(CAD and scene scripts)

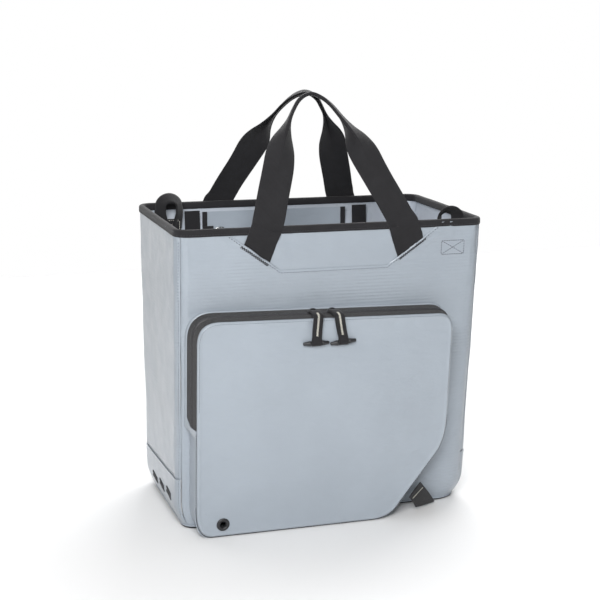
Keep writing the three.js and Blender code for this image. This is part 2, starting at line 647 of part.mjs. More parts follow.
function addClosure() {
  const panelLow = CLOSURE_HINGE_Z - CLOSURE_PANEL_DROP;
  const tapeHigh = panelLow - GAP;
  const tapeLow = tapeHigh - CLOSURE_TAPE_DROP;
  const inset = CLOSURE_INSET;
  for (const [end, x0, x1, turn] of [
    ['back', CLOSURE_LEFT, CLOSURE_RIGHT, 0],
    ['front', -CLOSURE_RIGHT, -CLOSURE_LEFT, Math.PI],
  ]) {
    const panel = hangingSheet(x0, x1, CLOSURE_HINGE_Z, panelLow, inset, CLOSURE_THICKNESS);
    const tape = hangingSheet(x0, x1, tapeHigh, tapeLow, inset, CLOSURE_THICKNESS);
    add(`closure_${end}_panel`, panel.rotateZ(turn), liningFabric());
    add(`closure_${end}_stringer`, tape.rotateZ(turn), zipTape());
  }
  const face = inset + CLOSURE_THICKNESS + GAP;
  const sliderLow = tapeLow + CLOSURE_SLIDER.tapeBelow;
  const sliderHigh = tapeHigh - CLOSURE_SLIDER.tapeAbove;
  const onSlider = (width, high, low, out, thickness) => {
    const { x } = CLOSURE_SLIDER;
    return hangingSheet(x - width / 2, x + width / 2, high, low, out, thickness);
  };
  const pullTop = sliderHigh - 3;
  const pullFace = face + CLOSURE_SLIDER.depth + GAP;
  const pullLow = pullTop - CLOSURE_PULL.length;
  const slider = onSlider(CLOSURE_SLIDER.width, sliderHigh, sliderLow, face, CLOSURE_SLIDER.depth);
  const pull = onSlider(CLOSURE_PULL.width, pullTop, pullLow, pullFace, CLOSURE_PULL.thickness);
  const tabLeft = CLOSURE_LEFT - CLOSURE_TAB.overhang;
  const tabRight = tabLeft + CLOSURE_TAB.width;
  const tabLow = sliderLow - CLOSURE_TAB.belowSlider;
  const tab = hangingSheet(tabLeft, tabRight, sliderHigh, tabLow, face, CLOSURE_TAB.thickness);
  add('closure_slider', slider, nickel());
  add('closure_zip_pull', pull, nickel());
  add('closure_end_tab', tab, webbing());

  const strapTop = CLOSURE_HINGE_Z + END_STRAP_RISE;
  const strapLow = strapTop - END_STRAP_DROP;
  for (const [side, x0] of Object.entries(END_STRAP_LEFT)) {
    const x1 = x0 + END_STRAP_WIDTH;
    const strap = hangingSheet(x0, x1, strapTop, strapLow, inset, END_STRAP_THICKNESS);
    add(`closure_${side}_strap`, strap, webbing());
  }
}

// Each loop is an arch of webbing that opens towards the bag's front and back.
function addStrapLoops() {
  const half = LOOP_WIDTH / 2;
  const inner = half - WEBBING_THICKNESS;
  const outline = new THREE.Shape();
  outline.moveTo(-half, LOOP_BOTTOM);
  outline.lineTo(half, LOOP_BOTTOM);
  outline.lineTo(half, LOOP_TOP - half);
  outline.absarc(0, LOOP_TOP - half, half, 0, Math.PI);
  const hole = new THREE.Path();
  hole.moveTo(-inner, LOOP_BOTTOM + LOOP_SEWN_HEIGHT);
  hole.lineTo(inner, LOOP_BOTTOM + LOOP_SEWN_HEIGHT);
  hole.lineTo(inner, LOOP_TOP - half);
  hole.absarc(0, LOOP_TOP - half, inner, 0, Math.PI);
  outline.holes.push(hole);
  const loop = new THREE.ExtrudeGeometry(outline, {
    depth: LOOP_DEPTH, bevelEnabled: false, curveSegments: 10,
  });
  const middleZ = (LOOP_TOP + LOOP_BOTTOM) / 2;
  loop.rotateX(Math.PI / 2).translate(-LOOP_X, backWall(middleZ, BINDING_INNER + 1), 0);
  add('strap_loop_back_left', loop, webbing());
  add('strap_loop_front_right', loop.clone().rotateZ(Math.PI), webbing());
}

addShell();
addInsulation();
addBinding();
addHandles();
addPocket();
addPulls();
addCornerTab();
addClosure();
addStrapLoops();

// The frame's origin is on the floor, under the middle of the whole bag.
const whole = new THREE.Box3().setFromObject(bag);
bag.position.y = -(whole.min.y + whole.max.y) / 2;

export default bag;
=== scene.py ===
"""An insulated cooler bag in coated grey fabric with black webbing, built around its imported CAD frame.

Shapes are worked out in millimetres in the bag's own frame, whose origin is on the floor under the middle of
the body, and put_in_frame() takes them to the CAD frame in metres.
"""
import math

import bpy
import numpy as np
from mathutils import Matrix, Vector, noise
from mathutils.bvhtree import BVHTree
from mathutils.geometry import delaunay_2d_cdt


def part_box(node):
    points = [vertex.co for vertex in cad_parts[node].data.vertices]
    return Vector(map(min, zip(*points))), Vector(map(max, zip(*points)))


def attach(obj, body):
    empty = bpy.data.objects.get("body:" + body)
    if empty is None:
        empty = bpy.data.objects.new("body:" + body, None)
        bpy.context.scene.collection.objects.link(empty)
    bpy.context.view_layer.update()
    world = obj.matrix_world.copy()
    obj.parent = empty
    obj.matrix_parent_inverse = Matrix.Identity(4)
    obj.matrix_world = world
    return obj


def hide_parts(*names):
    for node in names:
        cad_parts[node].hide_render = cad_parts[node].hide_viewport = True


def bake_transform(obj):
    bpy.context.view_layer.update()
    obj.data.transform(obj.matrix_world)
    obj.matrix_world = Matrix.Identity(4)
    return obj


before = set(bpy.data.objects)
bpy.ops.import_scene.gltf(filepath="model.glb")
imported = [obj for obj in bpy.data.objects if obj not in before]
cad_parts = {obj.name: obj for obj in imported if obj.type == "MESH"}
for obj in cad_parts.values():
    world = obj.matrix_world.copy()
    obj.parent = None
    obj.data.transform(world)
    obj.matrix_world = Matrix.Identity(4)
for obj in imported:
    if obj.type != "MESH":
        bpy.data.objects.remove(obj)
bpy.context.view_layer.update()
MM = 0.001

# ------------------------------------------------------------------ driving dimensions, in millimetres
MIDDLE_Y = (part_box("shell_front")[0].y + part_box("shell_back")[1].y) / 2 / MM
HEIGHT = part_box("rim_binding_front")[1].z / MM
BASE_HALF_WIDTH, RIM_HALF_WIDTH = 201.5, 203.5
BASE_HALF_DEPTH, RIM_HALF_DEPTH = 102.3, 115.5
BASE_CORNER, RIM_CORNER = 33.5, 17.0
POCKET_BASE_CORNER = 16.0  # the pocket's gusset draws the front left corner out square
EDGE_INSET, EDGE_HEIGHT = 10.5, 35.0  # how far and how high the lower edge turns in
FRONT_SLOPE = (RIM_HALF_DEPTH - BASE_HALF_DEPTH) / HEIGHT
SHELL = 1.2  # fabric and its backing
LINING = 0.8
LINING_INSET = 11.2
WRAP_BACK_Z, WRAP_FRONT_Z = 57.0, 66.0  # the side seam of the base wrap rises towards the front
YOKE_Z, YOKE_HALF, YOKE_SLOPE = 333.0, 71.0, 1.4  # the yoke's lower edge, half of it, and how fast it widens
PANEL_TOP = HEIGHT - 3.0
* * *
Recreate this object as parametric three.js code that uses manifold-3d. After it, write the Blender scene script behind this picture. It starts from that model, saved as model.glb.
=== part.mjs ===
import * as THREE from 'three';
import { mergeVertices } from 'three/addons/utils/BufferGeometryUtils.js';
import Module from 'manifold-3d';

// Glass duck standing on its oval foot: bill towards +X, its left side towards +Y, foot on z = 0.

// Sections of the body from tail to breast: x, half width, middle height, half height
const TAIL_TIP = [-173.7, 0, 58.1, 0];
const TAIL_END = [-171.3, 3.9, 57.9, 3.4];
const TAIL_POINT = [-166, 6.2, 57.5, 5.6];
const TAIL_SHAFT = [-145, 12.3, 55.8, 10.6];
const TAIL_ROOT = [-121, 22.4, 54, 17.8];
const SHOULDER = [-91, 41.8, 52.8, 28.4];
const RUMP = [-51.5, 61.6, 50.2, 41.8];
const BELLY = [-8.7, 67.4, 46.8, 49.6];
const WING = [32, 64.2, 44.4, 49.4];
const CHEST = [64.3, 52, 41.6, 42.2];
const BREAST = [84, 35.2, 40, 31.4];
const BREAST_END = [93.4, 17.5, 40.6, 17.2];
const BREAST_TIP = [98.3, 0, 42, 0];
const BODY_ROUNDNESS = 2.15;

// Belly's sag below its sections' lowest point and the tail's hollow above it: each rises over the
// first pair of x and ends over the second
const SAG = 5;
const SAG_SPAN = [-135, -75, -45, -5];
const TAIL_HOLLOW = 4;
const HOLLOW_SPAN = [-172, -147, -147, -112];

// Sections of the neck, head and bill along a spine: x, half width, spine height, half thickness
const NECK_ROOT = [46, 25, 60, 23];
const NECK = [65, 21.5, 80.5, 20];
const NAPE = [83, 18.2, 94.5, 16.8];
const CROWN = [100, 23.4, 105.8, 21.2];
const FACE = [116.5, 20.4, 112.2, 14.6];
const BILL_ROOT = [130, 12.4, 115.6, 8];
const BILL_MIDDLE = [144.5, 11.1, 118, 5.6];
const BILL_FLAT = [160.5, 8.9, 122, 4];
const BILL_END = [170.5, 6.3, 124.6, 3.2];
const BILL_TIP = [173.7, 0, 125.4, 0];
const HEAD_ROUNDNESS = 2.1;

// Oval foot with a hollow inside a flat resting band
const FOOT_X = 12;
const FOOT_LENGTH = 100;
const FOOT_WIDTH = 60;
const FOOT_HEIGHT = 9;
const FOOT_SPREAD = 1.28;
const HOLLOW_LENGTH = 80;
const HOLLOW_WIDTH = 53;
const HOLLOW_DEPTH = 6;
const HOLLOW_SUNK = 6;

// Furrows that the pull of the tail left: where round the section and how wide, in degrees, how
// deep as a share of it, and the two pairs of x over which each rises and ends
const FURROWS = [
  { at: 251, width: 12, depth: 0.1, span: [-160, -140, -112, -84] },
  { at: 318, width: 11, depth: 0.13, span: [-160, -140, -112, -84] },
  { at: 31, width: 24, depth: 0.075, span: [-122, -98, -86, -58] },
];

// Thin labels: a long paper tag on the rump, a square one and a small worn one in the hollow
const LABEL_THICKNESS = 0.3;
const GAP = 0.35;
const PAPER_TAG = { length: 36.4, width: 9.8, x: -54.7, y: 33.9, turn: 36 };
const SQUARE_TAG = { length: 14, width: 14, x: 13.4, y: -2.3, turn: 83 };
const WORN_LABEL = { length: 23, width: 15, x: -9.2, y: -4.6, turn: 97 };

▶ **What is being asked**
Read the entries and pick out all lines that include the word "empty".

▶ **Solution**
    empty = bpy.data.objects.get("body:" + body)
    if empty is None:
        empty = bpy.data.objects.new("body:" + body, None)
        bpy.context.scene.collection.objects.link(empty)
    obj.parent = empty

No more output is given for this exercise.